*Set problem*.
Every line of the material is to be repeated exactly as it stands.

*Material provided*.

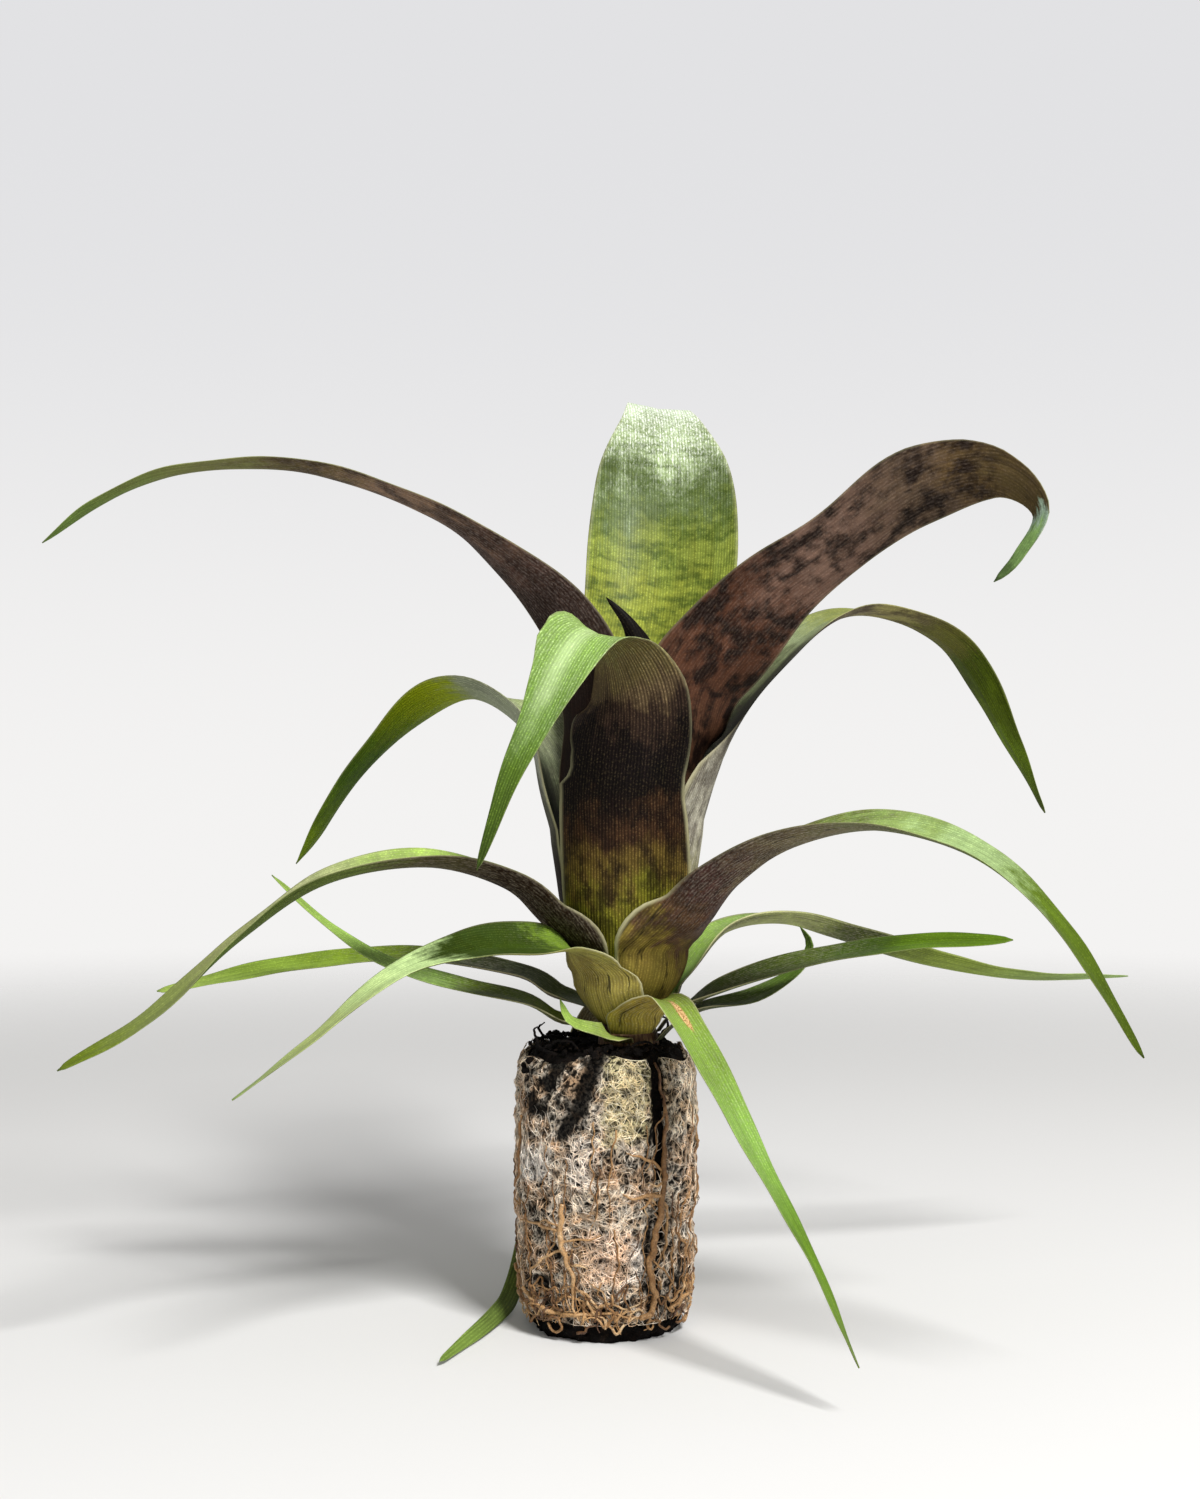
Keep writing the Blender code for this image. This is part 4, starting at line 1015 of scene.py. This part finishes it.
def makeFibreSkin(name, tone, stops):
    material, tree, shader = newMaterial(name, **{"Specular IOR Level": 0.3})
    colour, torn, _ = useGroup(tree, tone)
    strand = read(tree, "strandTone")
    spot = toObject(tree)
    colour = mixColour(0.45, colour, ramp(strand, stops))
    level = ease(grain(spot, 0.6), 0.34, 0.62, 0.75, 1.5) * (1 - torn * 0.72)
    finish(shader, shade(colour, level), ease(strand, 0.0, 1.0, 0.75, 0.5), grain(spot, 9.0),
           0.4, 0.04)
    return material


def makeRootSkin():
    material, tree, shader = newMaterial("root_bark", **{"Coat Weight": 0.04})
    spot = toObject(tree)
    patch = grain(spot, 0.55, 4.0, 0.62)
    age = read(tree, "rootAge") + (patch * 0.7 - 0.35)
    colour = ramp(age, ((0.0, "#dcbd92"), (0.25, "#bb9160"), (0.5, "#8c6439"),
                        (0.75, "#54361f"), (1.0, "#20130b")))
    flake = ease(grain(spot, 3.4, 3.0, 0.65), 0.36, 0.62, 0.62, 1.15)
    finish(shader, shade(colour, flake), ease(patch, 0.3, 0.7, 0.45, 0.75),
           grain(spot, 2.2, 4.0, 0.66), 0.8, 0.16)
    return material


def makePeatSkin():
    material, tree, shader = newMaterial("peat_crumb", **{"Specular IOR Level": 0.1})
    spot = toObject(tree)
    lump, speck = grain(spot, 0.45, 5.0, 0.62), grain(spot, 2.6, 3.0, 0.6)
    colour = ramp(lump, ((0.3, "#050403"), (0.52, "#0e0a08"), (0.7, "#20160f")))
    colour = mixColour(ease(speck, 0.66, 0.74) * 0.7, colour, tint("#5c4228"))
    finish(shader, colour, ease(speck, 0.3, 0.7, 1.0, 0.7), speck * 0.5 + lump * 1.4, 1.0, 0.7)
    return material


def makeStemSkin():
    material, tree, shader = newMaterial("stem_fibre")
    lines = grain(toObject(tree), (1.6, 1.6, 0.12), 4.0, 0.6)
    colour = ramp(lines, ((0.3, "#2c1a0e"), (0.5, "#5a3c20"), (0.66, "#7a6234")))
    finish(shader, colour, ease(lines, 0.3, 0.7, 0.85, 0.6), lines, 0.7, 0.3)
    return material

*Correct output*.
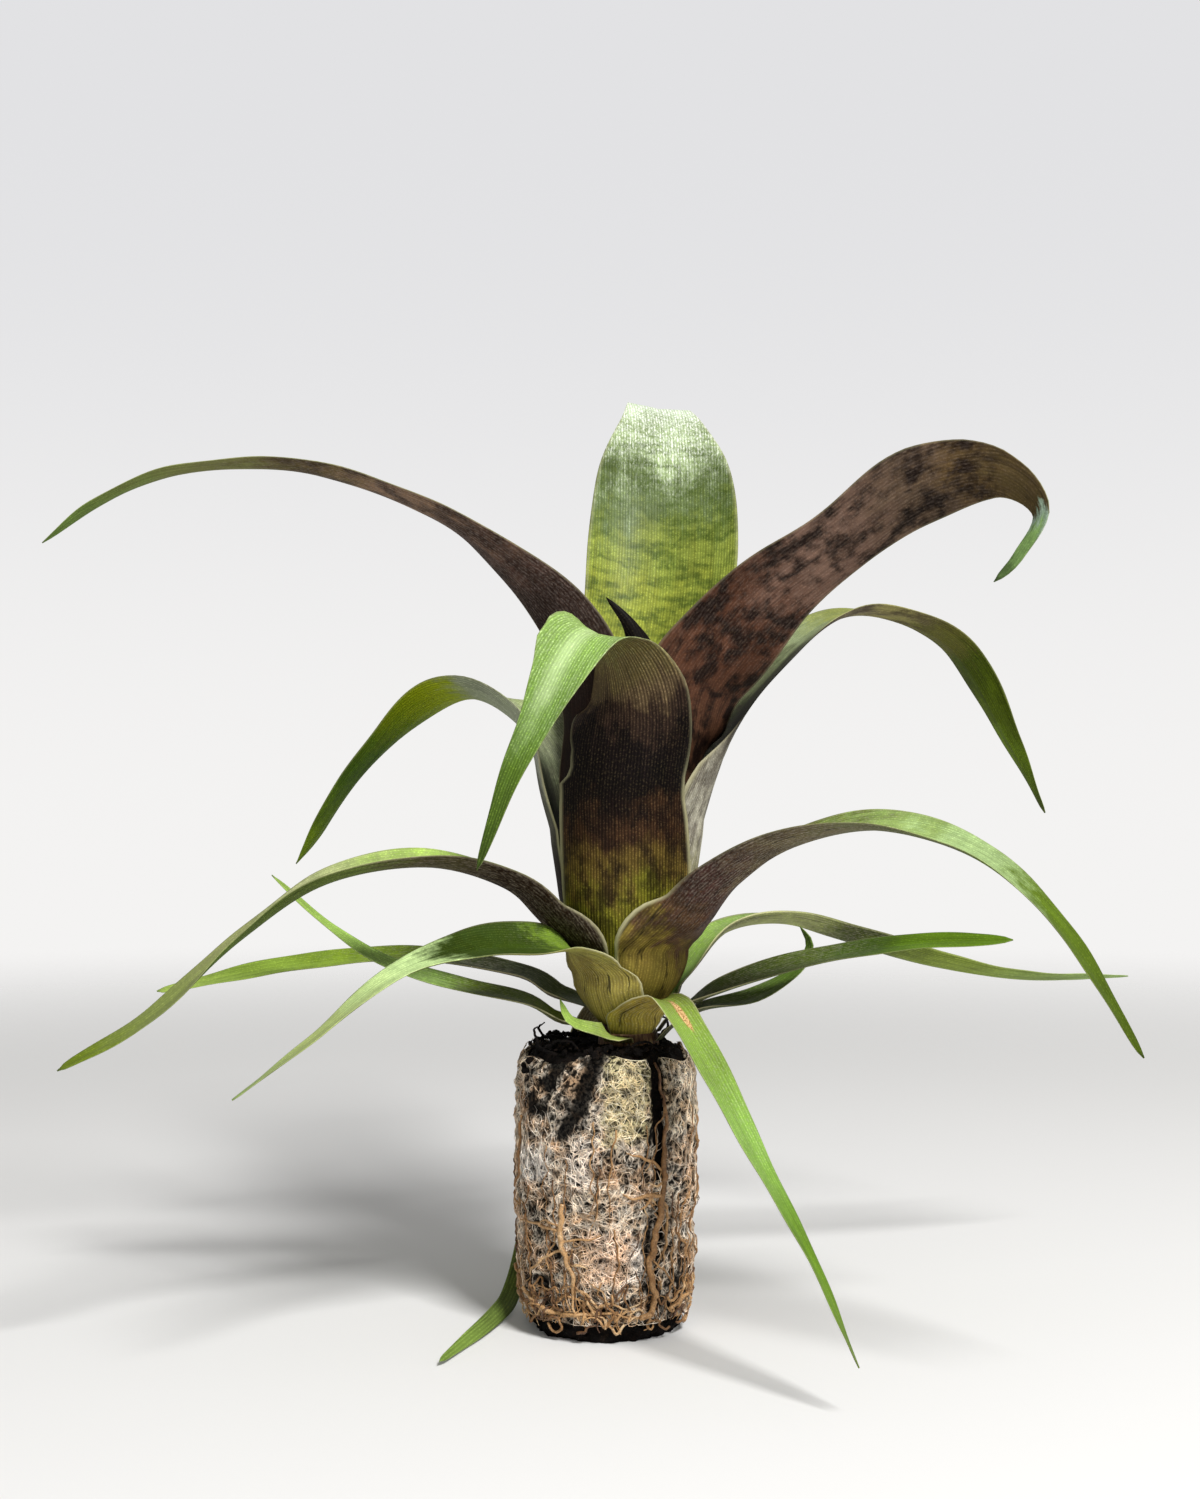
Keep writing the Blender code for this image. This is part 4, starting at line 1015 of scene.py. This part finishes it.
def makeFibreSkin(name, tone, stops):
    material, tree, shader = newMaterial(name, **{"Specular IOR Level": 0.3})
    colour, torn, _ = useGroup(tree, tone)
    strand = read(tree, "strandTone")
    spot = toObject(tree)
    colour = mixColour(0.45, colour, ramp(strand, stops))
    level = ease(grain(spot, 0.6), 0.34, 0.62, 0.75, 1.5) * (1 - torn * 0.72)
    finish(shader, shade(colour, level), ease(strand, 0.0, 1.0, 0.75, 0.5), grain(spot, 9.0),
           0.4, 0.04)
    return material


def makeRootSkin():
    material, tree, shader = newMaterial("root_bark", **{"Coat Weight": 0.04})
    spot = toObject(tree)
    patch = grain(spot, 0.55, 4.0, 0.62)
    age = read(tree, "rootAge") + (patch * 0.7 - 0.35)
    colour = ramp(age, ((0.0, "#dcbd92"), (0.25, "#bb9160"), (0.5, "#8c6439"),
                        (0.75, "#54361f"), (1.0, "#20130b")))
    flake = ease(grain(spot, 3.4, 3.0, 0.65), 0.36, 0.62, 0.62, 1.15)
    finish(shader, shade(colour, flake), ease(patch, 0.3, 0.7, 0.45, 0.75),
           grain(spot, 2.2, 4.0, 0.66), 0.8, 0.16)
    return material


def makePeatSkin():
    material, tree, shader = newMaterial("peat_crumb", **{"Specular IOR Level": 0.1})
    spot = toObject(tree)
    lump, speck = grain(spot, 0.45, 5.0, 0.62), grain(spot, 2.6, 3.0, 0.6)
    colour = ramp(lump, ((0.3, "#050403"), (0.52, "#0e0a08"), (0.7, "#20160f")))
    colour = mixColour(ease(speck, 0.66, 0.74) * 0.7, colour, tint("#5c4228"))
    finish(shader, colour, ease(speck, 0.3, 0.7, 1.0, 0.7), speck * 0.5 + lump * 1.4, 1.0, 0.7)
    return material


def makeStemSkin():
    material, tree, shader = newMaterial("stem_fibre")
    lines = grain(toObject(tree), (1.6, 1.6, 0.12), 4.0, 0.6)
    colour = ramp(lines, ((0.3, "#2c1a0e"), (0.5, "#5a3c20"), (0.66, "#7a6234")))
    finish(shader, colour, ease(lines, 0.3, 0.7, 0.85, 0.6), lines, 0.7, 0.3)
    return material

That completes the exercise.